● REQUEST
Reproduce each line exactly.

----

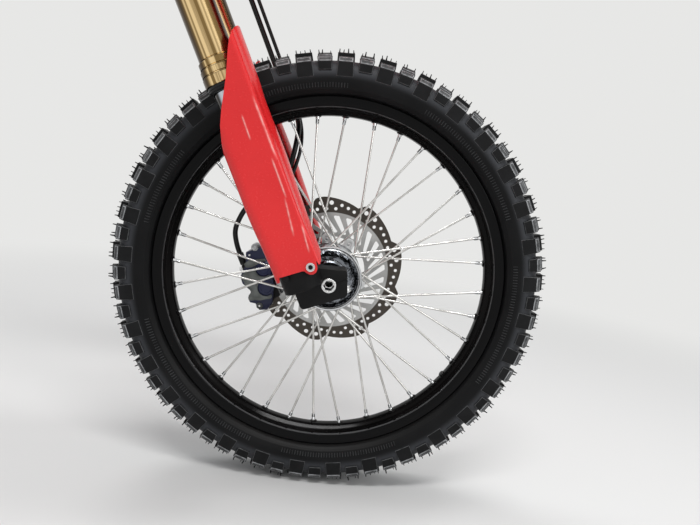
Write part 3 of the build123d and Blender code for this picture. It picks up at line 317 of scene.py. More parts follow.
def addNode(tree, kind, inputs=None, **settings):
    # Each input gets a value, or a link where another node's output is given
    node = tree.nodes.new(kind)
    for key, value in settings.items():
        setattr(node, key, value)
    for key, value in (inputs or {}).items():
        if isinstance(value, bpy.types.NodeSocket):
            tree.links.new(value, node.inputs[key])
        else:
            node.inputs[key].default_value = value
    return node


def addMath(tree, operation, *values, **settings):
    inputs = dict(enumerate(values))
    return addNode(tree, "ShaderNodeMath", inputs, operation=operation, **settings).outputs[0]


def addVectorMath(tree, operation, *values):
    node = addNode(tree, "ShaderNodeVectorMath", dict(enumerate(values)), operation=operation)
    return node.outputs["Value" if operation in ("LENGTH", "DISTANCE") else "Vector"]


def addNoise(tree, place, scale, detail):
    inputs = {"Vector": place, "Scale": scale, "Detail": detail}
    return addNode(tree, "ShaderNodeTexNoise", inputs).outputs["Fac"]


def objectPlace(tree):
    return addNode(tree, "ShaderNodeTexCoord").outputs["Object"]


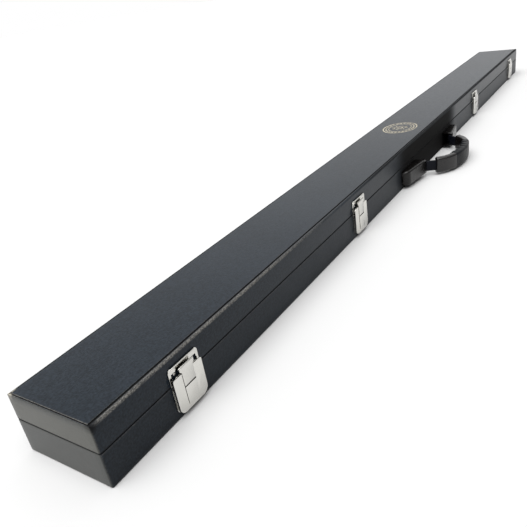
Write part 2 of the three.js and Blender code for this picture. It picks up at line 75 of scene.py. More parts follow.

----

● WRITTEN ANSWER
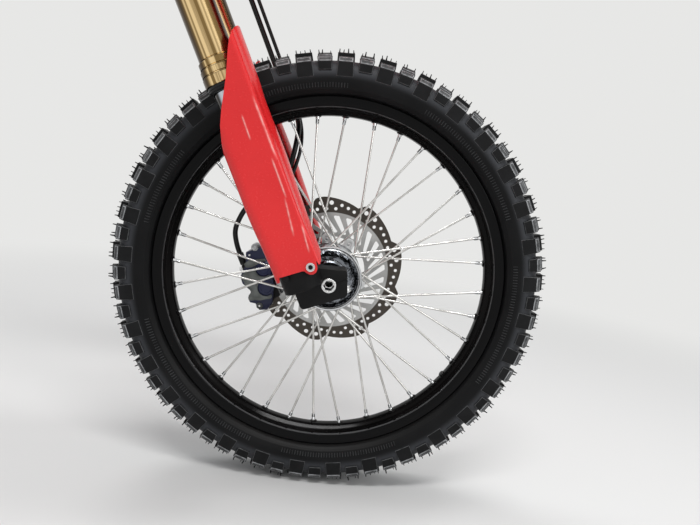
Write part 3 of the build123d and Blender code for this picture. It picks up at line 317 of scene.py. More parts follow.
def addNode(tree, kind, inputs=None, **settings):
    # Each input gets a value, or a link where another node's output is given
    node = tree.nodes.new(kind)
    for key, value in settings.items():
        setattr(node, key, value)
    for key, value in (inputs or {}).items():
        if isinstance(value, bpy.types.NodeSocket):
            tree.links.new(value, node.inputs[key])
        else:
            node.inputs[key].default_value = value
    return node


def addMath(tree, operation, *values, **settings):
    inputs = dict(enumerate(values))
    return addNode(tree, "ShaderNodeMath", inputs, operation=operation, **settings).outputs[0]


def addVectorMath(tree, operation, *values):
    node = addNode(tree, "ShaderNodeVectorMath", dict(enumerate(values)), operation=operation)
    return node.outputs["Value" if operation in ("LENGTH", "DISTANCE") else "Vector"]


def addNoise(tree, place, scale, detail):
    inputs = {"Vector": place, "Scale": scale, "Detail": detail}
    return addNode(tree, "ShaderNodeTexNoise", inputs).outputs["Fac"]


def objectPlace(tree):
    return addNode(tree, "ShaderNodeTexCoord").outputs["Object"]


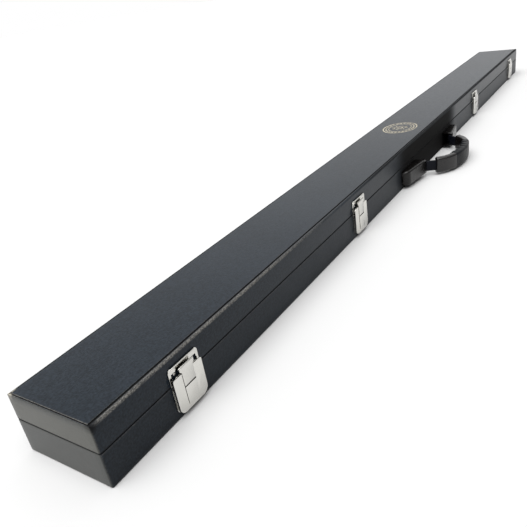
Write part 2 of the three.js and Blender code for this picture. It picks up at line 75 of scene.py. More parts follow.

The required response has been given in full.